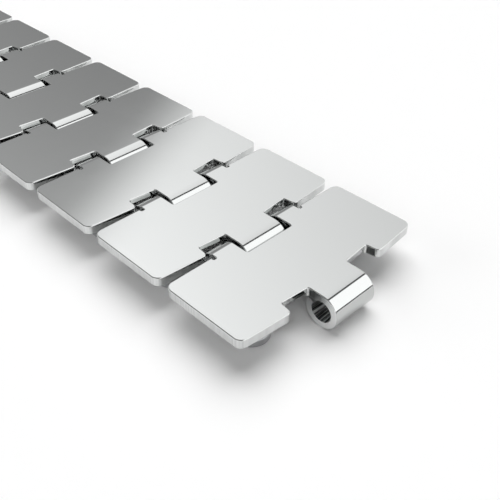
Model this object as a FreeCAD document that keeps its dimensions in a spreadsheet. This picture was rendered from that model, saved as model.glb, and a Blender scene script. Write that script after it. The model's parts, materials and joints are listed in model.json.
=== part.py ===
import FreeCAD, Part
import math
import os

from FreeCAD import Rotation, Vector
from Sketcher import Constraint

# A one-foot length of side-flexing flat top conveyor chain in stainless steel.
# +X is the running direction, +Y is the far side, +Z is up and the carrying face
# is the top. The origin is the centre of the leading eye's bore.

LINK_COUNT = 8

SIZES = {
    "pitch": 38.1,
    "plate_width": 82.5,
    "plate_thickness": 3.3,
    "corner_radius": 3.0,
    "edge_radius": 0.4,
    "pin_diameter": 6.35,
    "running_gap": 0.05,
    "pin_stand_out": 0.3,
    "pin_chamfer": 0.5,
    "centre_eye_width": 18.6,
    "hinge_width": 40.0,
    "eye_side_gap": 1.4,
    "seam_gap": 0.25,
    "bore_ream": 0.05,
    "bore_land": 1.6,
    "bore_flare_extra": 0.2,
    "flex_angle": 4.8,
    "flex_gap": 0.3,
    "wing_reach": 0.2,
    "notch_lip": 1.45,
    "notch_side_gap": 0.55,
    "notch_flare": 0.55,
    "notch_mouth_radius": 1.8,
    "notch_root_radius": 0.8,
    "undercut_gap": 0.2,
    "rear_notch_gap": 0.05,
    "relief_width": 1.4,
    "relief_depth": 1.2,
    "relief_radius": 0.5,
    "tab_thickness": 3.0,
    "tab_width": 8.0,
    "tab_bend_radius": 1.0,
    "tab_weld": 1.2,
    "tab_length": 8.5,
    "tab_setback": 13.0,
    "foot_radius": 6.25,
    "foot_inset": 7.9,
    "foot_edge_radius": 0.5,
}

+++

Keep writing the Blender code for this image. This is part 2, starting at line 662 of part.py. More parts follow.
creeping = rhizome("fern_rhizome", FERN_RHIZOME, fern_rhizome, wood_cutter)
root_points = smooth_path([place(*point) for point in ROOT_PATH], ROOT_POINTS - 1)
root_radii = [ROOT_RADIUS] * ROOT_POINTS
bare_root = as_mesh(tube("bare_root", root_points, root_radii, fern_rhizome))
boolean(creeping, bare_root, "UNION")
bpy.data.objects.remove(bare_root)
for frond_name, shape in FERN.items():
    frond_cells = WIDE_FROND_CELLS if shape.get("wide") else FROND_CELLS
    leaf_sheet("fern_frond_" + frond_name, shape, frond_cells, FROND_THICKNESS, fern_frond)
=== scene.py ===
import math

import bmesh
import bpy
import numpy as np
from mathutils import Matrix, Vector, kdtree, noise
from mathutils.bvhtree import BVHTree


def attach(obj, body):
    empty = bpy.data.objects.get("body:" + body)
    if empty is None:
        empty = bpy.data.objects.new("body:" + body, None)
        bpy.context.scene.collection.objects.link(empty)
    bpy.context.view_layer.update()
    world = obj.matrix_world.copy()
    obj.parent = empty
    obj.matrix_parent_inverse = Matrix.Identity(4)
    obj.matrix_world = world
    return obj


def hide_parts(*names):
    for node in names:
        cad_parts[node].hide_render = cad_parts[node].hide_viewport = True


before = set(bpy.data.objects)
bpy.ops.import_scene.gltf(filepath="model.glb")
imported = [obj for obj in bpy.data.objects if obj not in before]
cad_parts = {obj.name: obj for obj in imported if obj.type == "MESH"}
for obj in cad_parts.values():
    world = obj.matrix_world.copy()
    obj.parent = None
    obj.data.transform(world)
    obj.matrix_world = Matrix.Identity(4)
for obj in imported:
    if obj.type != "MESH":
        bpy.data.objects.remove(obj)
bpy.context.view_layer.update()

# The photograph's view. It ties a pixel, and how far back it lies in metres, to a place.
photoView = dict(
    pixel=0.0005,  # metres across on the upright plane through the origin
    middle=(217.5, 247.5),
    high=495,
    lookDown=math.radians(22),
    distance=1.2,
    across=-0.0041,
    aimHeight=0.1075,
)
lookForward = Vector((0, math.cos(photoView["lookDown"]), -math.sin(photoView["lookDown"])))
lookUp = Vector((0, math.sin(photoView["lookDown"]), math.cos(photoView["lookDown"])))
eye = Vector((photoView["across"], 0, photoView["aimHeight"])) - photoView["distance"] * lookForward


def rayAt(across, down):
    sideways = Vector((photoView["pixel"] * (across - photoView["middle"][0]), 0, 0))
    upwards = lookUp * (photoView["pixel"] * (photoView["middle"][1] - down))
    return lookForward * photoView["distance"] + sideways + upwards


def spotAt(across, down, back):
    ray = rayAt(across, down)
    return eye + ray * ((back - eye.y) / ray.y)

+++

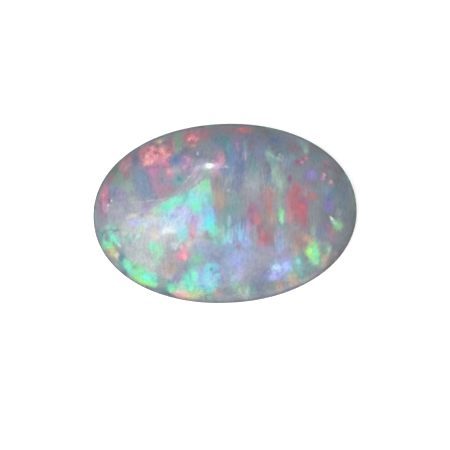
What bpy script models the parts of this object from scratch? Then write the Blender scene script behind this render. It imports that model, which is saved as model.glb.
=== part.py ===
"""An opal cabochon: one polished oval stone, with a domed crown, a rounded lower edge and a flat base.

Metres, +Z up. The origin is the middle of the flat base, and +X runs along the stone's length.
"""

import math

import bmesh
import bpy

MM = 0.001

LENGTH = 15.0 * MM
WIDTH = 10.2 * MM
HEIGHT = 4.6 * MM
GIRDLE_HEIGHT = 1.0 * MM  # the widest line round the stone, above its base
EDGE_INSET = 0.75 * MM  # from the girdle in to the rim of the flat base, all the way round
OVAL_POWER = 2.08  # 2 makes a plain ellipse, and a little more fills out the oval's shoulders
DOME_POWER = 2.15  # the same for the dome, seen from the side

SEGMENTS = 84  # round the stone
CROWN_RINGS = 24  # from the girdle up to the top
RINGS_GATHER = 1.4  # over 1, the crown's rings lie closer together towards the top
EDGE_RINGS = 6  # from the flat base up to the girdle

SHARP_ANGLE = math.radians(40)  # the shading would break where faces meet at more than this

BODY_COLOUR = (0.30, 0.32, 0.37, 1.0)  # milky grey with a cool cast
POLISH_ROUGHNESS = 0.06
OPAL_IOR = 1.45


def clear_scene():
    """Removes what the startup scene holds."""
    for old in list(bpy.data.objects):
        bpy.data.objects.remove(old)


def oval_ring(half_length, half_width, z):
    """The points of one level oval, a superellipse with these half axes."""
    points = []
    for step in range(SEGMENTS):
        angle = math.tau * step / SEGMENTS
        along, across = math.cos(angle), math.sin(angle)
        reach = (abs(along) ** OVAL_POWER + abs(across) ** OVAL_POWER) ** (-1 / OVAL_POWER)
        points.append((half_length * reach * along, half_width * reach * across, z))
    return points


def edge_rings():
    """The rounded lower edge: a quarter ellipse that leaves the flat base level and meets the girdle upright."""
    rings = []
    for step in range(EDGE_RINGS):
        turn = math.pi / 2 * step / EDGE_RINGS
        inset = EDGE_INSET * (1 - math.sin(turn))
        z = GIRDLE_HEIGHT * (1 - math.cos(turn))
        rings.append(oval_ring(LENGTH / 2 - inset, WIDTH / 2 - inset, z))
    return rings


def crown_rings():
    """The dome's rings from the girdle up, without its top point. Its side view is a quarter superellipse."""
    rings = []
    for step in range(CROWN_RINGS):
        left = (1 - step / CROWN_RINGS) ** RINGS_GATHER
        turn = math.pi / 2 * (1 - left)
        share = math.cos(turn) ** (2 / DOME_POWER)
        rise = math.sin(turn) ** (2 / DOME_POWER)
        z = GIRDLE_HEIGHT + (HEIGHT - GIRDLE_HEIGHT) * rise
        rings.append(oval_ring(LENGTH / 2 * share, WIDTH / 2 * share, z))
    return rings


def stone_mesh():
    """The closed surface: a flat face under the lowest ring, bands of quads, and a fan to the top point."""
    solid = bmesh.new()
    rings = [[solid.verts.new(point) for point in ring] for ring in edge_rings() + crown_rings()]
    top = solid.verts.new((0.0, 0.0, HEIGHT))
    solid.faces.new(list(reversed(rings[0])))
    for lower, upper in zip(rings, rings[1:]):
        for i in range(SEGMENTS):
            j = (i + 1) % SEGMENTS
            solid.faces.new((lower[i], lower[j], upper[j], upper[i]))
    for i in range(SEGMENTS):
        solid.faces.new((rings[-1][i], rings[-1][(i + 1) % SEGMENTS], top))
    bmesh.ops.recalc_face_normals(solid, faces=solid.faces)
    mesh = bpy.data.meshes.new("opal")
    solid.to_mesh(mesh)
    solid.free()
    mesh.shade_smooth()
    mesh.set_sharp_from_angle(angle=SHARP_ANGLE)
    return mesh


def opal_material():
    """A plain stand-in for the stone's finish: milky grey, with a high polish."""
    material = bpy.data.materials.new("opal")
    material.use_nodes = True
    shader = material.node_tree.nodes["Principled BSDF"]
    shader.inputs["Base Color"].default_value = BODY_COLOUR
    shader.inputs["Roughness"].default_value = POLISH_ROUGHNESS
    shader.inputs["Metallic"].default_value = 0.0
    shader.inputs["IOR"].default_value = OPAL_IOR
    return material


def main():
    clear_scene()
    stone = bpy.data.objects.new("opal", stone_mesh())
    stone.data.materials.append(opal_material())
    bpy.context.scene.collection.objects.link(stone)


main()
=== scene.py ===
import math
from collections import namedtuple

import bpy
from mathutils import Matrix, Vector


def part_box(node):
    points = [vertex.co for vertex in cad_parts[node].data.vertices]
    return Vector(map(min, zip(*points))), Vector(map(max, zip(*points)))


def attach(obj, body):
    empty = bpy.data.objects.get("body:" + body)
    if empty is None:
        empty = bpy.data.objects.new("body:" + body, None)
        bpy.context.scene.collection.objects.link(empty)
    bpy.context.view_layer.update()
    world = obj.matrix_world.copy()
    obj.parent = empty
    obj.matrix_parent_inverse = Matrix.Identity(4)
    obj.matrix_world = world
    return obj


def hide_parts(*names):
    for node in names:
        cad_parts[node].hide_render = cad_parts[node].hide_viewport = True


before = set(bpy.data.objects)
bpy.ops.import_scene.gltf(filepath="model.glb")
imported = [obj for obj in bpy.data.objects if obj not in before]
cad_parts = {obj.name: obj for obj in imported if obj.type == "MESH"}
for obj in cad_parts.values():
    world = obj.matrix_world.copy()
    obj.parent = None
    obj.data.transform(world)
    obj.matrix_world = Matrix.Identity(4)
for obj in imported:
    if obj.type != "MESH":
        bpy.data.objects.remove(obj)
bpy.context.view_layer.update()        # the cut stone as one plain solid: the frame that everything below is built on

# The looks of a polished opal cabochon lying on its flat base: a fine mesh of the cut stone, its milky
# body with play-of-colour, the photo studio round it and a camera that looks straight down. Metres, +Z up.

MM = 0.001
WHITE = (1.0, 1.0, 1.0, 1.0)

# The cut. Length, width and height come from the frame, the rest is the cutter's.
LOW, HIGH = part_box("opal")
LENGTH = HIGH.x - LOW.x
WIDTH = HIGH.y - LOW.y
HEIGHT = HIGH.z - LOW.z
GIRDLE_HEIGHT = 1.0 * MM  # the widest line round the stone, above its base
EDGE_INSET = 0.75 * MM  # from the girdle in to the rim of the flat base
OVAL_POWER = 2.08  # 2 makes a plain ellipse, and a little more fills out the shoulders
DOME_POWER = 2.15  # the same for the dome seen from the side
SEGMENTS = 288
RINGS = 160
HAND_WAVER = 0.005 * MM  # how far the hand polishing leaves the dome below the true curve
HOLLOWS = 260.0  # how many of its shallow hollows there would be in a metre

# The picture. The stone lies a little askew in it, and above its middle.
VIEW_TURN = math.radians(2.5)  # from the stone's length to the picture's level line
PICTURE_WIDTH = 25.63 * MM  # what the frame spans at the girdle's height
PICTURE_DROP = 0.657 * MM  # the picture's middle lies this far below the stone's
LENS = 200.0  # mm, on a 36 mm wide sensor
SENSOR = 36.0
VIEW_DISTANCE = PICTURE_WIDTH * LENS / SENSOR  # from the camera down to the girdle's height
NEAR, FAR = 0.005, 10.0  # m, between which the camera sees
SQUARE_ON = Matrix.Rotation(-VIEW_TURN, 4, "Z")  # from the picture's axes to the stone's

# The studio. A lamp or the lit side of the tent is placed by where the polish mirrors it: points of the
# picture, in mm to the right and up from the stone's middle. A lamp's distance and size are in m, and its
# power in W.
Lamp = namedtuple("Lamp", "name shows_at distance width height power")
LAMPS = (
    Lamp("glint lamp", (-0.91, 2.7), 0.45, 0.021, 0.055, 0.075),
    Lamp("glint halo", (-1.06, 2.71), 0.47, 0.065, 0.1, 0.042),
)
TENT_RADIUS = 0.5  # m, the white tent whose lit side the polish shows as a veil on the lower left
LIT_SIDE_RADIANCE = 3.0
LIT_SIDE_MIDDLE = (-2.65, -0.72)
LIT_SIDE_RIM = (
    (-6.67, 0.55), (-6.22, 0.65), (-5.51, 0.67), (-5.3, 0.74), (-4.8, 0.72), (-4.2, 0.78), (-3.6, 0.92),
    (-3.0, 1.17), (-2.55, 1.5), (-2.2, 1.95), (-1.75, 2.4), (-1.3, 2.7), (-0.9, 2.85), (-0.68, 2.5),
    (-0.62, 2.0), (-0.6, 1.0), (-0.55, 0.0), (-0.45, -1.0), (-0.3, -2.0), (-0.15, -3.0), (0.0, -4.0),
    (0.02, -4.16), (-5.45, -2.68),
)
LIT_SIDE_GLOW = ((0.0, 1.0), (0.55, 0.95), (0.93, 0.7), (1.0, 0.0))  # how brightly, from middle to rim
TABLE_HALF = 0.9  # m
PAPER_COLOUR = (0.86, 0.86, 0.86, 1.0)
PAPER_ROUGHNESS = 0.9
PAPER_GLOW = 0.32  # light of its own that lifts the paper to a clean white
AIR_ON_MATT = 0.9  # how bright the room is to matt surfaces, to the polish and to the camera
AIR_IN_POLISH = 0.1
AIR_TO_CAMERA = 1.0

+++

WORK TO DO: Begin with the line that has "What bpy script" in the listing above and end after the line that has "bpy.data.objects.remove(old)"; output those lines exactly.

REPLY:
What bpy script models the parts of this object from scratch? Then write the Blender scene script behind this render. It imports that model, which is saved as model.glb.
=== part.py ===
"""An opal cabochon: one polished oval stone, with a domed crown, a rounded lower edge and a flat base.

Metres, +Z up. The origin is the middle of the flat base, and +X runs along the stone's length.
"""

import math

import bmesh
import bpy

MM = 0.001

LENGTH = 15.0 * MM
WIDTH = 10.2 * MM
HEIGHT = 4.6 * MM
GIRDLE_HEIGHT = 1.0 * MM  # the widest line round the stone, above its base
EDGE_INSET = 0.75 * MM  # from the girdle in to the rim of the flat base, all the way round
OVAL_POWER = 2.08  # 2 makes a plain ellipse, and a little more fills out the oval's shoulders
DOME_POWER = 2.15  # the same for the dome, seen from the side

SEGMENTS = 84  # round the stone
CROWN_RINGS = 24  # from the girdle up to the top
RINGS_GATHER = 1.4  # over 1, the crown's rings lie closer together towards the top
EDGE_RINGS = 6  # from the flat base up to the girdle

SHARP_ANGLE = math.radians(40)  # the shading would break where faces meet at more than this

BODY_COLOUR = (0.30, 0.32, 0.37, 1.0)  # milky grey with a cool cast
POLISH_ROUGHNESS = 0.06
OPAL_IOR = 1.45


def clear_scene():
    """Removes what the startup scene holds."""
    for old in list(bpy.data.objects):
        bpy.data.objects.remove(old)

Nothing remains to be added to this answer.